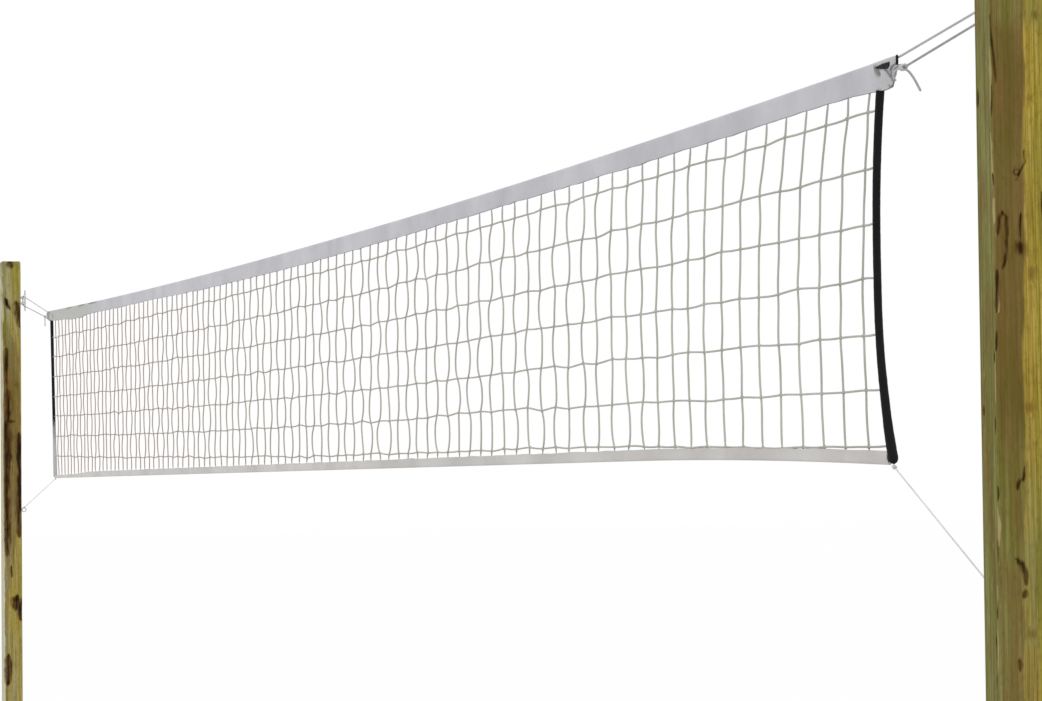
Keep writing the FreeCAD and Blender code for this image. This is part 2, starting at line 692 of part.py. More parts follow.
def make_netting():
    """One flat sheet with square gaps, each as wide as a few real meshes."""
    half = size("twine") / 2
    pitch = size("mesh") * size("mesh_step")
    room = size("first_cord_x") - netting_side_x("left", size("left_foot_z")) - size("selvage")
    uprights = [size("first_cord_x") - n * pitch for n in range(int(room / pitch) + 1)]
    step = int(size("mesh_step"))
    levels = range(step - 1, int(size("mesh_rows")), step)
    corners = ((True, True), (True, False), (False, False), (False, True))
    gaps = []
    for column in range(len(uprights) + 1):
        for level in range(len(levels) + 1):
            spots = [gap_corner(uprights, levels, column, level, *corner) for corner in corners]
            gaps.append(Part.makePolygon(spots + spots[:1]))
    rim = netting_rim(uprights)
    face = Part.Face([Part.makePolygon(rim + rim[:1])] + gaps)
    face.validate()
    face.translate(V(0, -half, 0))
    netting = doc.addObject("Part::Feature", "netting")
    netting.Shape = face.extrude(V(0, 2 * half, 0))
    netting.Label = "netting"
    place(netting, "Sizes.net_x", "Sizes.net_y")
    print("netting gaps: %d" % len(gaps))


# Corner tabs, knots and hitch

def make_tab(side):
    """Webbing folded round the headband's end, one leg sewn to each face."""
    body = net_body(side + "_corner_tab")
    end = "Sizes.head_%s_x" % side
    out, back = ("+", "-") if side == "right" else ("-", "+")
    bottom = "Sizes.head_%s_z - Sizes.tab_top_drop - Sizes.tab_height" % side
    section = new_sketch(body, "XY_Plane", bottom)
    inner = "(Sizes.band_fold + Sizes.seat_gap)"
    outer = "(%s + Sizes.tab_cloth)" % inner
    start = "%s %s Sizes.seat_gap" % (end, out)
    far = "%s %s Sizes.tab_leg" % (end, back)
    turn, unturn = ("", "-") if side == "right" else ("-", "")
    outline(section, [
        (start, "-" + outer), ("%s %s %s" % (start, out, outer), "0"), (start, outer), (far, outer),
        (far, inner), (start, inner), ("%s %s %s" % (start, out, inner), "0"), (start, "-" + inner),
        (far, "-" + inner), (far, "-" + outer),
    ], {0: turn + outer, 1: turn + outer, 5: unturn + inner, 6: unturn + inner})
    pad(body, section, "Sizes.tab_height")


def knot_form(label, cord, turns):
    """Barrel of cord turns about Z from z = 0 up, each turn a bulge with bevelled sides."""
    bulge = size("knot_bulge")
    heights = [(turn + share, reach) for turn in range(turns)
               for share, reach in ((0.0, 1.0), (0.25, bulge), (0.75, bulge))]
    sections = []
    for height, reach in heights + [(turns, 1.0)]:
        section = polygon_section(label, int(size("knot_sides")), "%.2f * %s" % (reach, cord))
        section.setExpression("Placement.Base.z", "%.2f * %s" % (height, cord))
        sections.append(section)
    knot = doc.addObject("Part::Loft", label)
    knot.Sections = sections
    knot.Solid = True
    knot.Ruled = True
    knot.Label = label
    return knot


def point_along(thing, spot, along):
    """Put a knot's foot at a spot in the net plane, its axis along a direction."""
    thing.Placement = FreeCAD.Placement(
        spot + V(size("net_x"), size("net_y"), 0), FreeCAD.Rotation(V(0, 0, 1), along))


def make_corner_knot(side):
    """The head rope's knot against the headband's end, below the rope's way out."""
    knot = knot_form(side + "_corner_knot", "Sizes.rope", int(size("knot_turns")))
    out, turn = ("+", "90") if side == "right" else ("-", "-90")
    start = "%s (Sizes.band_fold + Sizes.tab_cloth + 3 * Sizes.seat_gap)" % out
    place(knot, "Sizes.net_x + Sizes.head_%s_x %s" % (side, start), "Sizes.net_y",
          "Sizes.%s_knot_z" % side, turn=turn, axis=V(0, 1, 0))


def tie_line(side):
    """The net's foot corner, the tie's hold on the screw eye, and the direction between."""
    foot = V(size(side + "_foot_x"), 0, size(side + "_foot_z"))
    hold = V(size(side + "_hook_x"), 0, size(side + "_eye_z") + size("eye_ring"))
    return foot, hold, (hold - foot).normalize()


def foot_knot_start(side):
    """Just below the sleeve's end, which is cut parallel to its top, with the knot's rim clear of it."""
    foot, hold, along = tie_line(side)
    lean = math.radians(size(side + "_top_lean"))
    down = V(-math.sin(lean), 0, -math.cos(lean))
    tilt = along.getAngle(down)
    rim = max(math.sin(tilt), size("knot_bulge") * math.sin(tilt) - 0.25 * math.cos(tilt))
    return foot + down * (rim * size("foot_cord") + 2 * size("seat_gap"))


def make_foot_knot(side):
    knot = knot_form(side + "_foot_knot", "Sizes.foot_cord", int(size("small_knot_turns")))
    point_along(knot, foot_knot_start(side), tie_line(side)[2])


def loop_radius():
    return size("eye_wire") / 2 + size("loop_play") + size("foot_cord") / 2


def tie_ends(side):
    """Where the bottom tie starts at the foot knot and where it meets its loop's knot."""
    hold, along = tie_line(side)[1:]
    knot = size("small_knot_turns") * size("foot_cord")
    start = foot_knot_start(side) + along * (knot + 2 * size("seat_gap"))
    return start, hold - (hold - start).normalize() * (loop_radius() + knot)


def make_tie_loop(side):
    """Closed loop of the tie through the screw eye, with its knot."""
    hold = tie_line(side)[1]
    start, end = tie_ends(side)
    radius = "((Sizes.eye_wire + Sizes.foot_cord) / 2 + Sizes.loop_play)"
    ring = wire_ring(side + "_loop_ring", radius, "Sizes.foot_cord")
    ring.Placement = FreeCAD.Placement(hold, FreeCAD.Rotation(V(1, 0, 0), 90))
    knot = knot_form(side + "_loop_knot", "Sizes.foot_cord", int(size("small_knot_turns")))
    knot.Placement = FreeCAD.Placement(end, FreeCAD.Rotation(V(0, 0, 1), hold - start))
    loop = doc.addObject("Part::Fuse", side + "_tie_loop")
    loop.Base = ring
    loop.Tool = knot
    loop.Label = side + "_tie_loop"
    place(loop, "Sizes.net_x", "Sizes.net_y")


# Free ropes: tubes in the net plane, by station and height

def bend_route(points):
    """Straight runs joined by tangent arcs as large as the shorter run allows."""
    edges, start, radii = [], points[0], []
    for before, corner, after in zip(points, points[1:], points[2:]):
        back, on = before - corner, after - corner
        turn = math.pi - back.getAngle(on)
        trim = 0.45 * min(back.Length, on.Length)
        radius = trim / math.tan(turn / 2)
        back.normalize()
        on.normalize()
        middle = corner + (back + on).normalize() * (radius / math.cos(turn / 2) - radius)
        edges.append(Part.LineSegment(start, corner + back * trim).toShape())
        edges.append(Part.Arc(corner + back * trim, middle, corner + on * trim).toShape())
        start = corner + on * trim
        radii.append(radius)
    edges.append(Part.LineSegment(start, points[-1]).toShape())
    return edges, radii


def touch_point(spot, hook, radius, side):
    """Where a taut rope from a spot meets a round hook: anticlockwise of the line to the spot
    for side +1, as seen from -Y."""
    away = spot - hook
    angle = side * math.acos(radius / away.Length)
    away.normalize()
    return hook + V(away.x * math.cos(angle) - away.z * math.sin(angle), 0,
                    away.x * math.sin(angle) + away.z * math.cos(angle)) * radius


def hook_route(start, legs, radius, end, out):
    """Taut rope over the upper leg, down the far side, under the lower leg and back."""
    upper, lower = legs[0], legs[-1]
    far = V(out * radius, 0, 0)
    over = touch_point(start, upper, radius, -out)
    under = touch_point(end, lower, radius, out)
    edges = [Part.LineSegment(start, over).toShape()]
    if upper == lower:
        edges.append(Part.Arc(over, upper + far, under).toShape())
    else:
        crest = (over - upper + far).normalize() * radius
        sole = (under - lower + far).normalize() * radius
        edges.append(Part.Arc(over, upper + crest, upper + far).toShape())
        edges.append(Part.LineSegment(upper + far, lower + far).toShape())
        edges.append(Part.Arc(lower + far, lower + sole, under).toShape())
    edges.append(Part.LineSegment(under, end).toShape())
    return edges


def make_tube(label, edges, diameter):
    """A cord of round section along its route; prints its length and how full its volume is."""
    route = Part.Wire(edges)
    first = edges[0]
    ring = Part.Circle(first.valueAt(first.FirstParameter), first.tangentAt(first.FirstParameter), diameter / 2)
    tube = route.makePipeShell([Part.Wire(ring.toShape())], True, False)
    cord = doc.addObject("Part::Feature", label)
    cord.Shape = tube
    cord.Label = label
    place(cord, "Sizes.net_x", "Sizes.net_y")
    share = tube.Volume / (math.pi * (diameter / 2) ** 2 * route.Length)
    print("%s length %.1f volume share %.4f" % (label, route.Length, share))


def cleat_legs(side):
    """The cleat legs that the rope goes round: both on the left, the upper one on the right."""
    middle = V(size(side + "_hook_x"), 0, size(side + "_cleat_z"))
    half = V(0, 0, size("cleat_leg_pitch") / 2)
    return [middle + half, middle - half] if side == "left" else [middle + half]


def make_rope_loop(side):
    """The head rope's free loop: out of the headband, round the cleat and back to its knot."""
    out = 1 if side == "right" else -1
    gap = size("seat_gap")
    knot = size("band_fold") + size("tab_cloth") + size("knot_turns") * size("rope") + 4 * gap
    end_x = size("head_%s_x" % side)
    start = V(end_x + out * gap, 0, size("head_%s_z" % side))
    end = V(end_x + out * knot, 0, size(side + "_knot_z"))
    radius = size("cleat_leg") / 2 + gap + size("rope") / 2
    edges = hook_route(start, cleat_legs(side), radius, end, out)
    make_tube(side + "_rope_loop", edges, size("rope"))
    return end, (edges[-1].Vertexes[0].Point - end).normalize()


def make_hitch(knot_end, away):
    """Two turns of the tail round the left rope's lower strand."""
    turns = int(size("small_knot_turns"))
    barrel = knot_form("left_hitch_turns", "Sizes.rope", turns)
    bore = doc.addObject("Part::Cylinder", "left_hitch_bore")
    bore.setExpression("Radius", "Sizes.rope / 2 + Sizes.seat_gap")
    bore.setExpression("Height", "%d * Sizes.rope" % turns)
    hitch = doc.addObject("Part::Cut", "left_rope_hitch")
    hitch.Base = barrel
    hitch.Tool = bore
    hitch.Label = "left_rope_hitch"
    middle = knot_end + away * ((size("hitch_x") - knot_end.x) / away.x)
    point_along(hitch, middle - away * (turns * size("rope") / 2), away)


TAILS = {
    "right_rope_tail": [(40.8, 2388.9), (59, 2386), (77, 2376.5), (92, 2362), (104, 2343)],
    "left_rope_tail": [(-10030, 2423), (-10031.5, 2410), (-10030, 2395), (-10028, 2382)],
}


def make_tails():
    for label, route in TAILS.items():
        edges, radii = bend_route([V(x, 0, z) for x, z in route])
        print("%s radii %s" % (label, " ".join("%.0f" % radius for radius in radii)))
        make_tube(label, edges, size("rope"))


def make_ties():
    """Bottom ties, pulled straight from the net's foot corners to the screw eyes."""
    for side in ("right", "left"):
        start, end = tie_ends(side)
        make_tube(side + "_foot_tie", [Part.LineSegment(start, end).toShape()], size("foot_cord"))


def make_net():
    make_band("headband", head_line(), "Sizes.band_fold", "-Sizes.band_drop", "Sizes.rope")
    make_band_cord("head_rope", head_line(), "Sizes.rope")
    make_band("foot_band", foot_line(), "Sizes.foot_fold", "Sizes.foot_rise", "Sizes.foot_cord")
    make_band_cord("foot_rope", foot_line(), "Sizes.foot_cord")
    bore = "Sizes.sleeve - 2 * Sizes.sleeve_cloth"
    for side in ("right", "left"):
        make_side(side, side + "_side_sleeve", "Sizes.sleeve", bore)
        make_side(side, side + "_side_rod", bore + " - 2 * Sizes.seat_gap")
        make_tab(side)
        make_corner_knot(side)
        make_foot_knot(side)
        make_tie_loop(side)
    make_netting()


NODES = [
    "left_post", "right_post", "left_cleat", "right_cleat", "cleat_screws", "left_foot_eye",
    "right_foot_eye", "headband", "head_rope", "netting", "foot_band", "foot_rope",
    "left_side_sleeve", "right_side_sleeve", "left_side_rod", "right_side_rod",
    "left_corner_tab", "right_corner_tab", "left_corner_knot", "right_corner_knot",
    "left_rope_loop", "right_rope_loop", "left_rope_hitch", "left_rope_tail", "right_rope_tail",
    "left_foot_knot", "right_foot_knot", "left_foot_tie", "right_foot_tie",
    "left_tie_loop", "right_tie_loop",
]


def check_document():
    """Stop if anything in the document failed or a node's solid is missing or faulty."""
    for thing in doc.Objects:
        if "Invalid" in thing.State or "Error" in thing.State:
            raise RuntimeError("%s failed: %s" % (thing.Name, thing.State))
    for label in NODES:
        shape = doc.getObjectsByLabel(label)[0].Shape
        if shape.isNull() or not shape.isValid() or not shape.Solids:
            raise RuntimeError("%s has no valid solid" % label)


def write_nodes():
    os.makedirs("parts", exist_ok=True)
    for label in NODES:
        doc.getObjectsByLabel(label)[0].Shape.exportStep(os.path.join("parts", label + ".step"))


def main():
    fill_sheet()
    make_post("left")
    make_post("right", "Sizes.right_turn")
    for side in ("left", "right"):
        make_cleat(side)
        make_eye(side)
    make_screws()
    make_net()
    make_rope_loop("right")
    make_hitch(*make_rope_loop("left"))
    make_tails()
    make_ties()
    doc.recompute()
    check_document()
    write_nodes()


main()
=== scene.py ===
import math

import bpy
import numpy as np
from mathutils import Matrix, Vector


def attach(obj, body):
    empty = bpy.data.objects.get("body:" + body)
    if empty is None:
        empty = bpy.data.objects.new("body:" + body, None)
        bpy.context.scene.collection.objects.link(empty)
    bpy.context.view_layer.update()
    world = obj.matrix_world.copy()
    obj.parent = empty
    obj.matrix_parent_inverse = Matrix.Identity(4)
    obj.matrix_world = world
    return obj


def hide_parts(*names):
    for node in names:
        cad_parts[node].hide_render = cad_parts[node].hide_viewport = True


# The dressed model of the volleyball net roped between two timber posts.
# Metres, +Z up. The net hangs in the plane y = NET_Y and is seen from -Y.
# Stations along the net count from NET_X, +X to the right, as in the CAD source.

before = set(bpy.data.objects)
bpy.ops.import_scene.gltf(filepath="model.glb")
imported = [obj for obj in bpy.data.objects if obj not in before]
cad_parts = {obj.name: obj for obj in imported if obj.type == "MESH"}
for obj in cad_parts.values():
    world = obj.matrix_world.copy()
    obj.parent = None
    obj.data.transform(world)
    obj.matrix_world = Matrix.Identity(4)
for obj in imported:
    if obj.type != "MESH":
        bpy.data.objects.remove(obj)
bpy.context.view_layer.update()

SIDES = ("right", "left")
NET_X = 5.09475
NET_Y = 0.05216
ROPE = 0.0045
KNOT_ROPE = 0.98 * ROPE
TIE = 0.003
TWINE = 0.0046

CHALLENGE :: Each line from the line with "for thing in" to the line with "obj.data.transform(world)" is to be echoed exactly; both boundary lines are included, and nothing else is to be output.

WORKED ANSWER ::
    for thing in doc.Objects:
        if "Invalid" in thing.State or "Error" in thing.State:
            raise RuntimeError("%s failed: %s" % (thing.Name, thing.State))
    for label in NODES:
        shape = doc.getObjectsByLabel(label)[0].Shape
        if shape.isNull() or not shape.isValid() or not shape.Solids:
            raise RuntimeError("%s has no valid solid" % label)


def write_nodes():
    os.makedirs("parts", exist_ok=True)
    for label in NODES:
        doc.getObjectsByLabel(label)[0].Shape.exportStep(os.path.join("parts", label + ".step"))


def main():
    fill_sheet()
    make_post("left")
    make_post("right", "Sizes.right_turn")
    for side in ("left", "right"):
        make_cleat(side)
        make_eye(side)
    make_screws()
    make_net()
    make_rope_loop("right")
    make_hitch(*make_rope_loop("left"))
    make_tails()
    make_ties()
    doc.recompute()
    check_document()
    write_nodes()


main()
=== scene.py ===
import math

import bpy
import numpy as np
from mathutils import Matrix, Vector


def attach(obj, body):
    empty = bpy.data.objects.get("body:" + body)
    if empty is None:
        empty = bpy.data.objects.new("body:" + body, None)
        bpy.context.scene.collection.objects.link(empty)
    bpy.context.view_layer.update()
    world = obj.matrix_world.copy()
    obj.parent = empty
    obj.matrix_parent_inverse = Matrix.Identity(4)
    obj.matrix_world = world
    return obj


def hide_parts(*names):
    for node in names:
        cad_parts[node].hide_render = cad_parts[node].hide_viewport = True


# The dressed model of the volleyball net roped between two timber posts.
# Metres, +Z up. The net hangs in the plane y = NET_Y and is seen from -Y.
# Stations along the net count from NET_X, +X to the right, as in the CAD source.

before = set(bpy.data.objects)
bpy.ops.import_scene.gltf(filepath="model.glb")
imported = [obj for obj in bpy.data.objects if obj not in before]
cad_parts = {obj.name: obj for obj in imported if obj.type == "MESH"}
for obj in cad_parts.values():
    world = obj.matrix_world.copy()
    obj.parent = None
    obj.data.transform(world)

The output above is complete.